Global deforestation results in around 4.8 billion tonnes of carbon dioxide being released into the atmosphere per year. This is equal to almost 10% of the total annual human carbon dioxide emissions.
Globally, Beef Production is Responsible For 41% of Deforestation
The global demand for beef has meant that the farming industry has needed to clear new pasture lands for beef cattle. 80% of all deforestation for creating crazing lands for beef cattle occurs in the Amazon. However, this is driven by growing beef for export, with the US and China being the largest beef consumers in the world.
Almost Half of Tropical Deforestation Occurs in Brazil And Indonesia
Around 1.7 million hectares of tropical rainforest are lost in Brazil every year. That is one-third of the global deforestation of tropical rainforests, while deforestation in Indonesia represents about a fifth of total rainforest loss. This is not only bad news for climate change but has also resulted in a 68% decline in animal populations in these forests.
Global Deforestation Has Slowed Down Since The 1980s
While large amounts of forests are still lost every day in some countries, the total rate of deforestation has slowed down since its peak in the 1980s when 150 million hectares, which is half the size of India, were lost. In the 1990s, 78 million hectares were deforested, 52 million in the first decade of 2000, and 47 million in the 2010s.
The slowing down is partly because the yield from crops per capita has improved and therefore reduced the demand for new agricultural land. Since 1961, the use of agricultural land per person has more than halved: it is now 0.63 hectares per person compared to 1.45 hectares per person in 1961.
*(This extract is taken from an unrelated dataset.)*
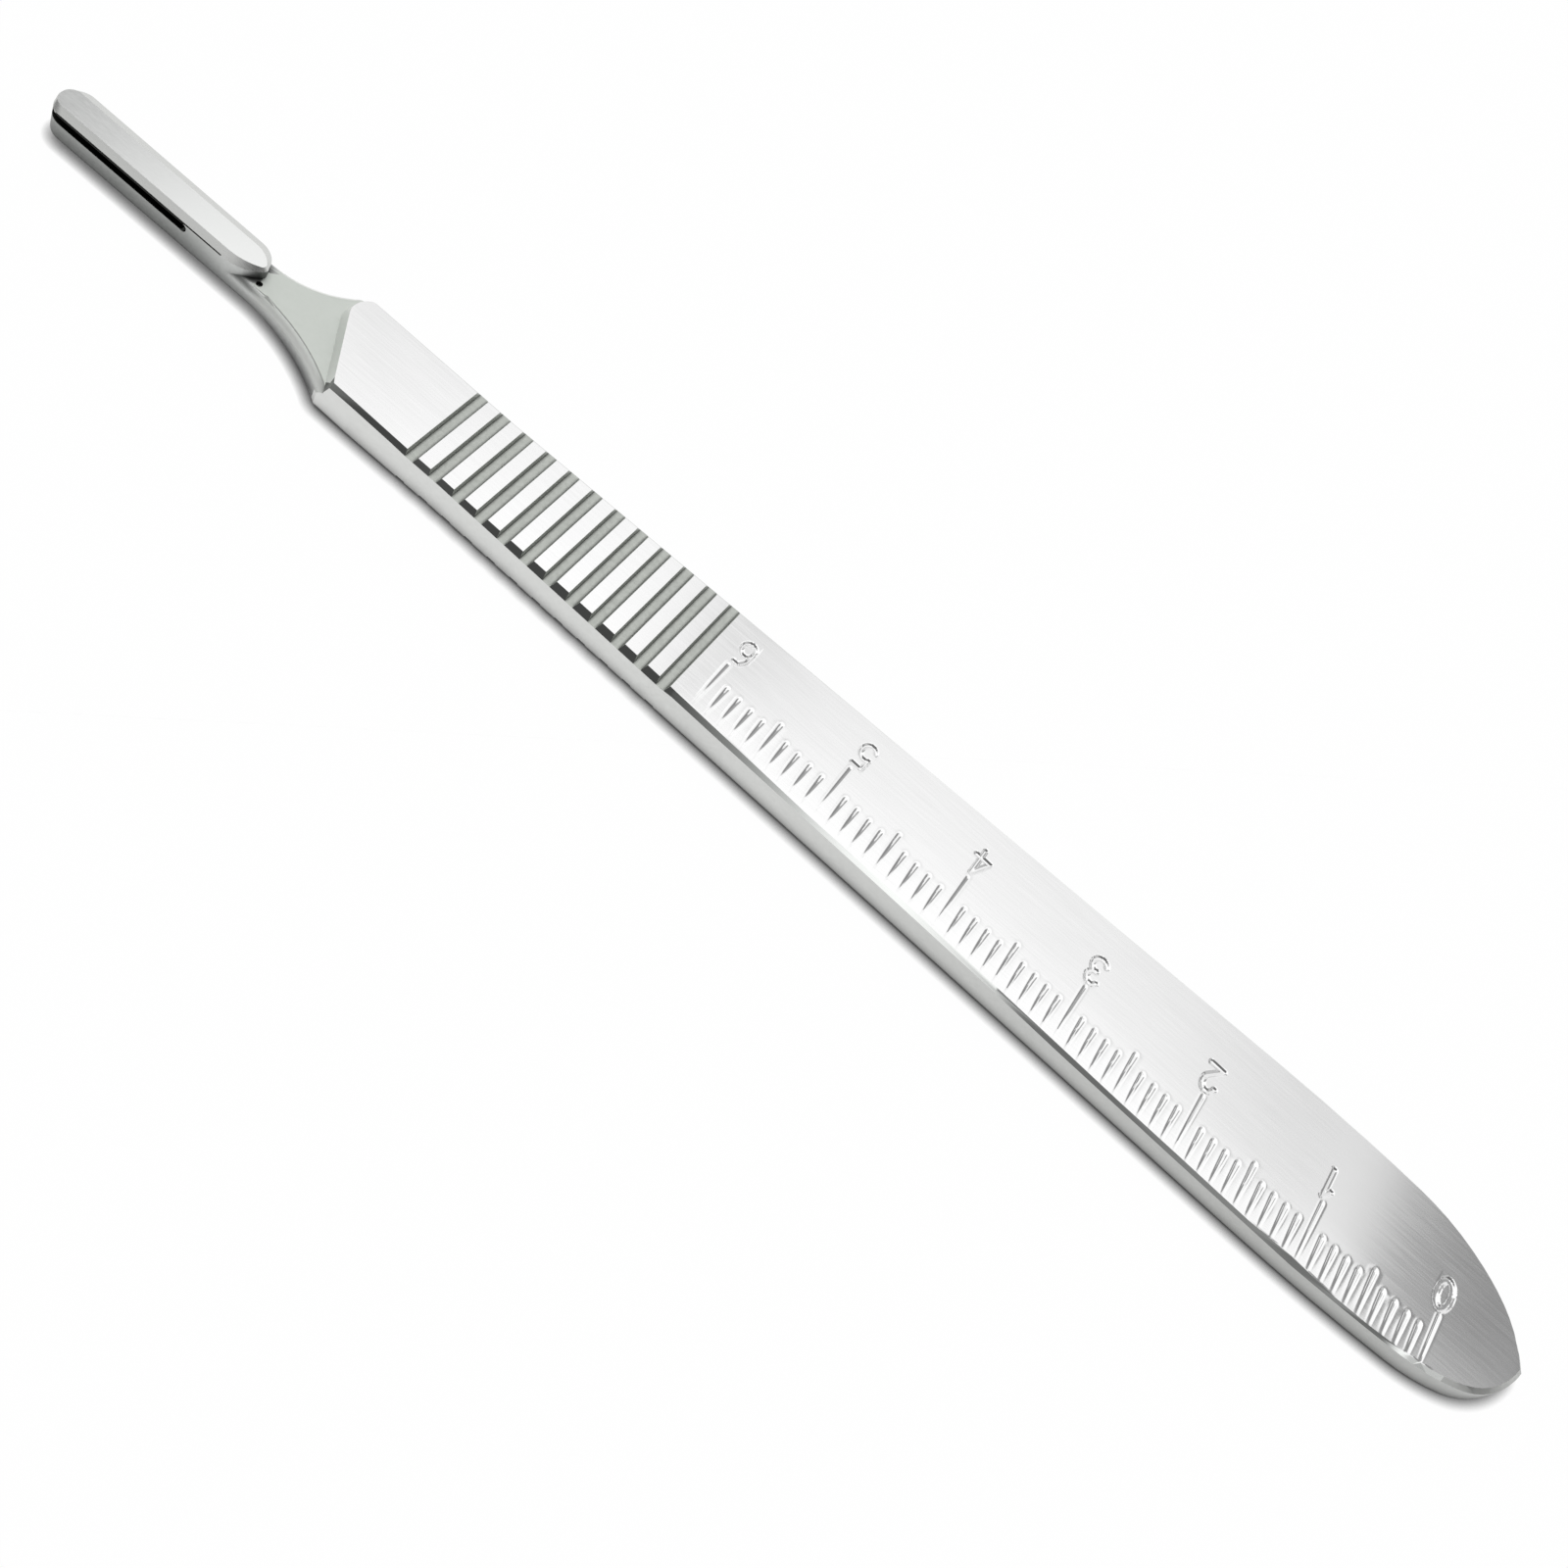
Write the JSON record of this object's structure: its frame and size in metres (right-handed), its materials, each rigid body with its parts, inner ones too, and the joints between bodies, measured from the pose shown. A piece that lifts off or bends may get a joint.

While deforestation has slowed down and many countries are now increasing rather than decreasing the number of forests, deforestation is still a major problem. And even though richer countries may have stopped deforestation at home, the demands of the customers from these countries are a major driver of global deforestation. Until the demand for products such as soy, palm oil, and beef decreases, deforestation will continue.
With 362 million hectares of forest, Canada has 10% of the world’s forests. Deforestation in Canada has been very minimal in recent decades and represents only around 0.4% of global deforestation.
The biggest driver, both in Canada and globally, behind deforestation is agriculture with forests being cut down to provide more grazing land for cattle, especially beef cattle, or to grow crops such as palm oil and soy.
While the rate of global deforestation has slowed down, it continues at an alarming rate in countries such as Brazil and Indonesia and is not likely to stop until the demand for products such as beef, soy, and palm oil decreases.
Frequently Asked Questions
How much of Canadian forest is lost to deforestation?
The deforestation rate in Canada is very low. In 2005, only 0.02% of the country’s forests were affected by deforestation.
What is the difference between deforestation and forest degradation?
Deforestation is used to describe the permanent loss of forest land for other purposes, for example, human habitation or farming. Forest degradation refers to the temporary loss of the forest due to human activities such as logging or extraction of natural resources or natural causes such as forest fires or insect infestations.
What causes deforestation in Canada?
The reasons for deforestation in Canada are similar to those across the globe, with agriculture being the main cause. Other causes include urbanization, logging, and mining.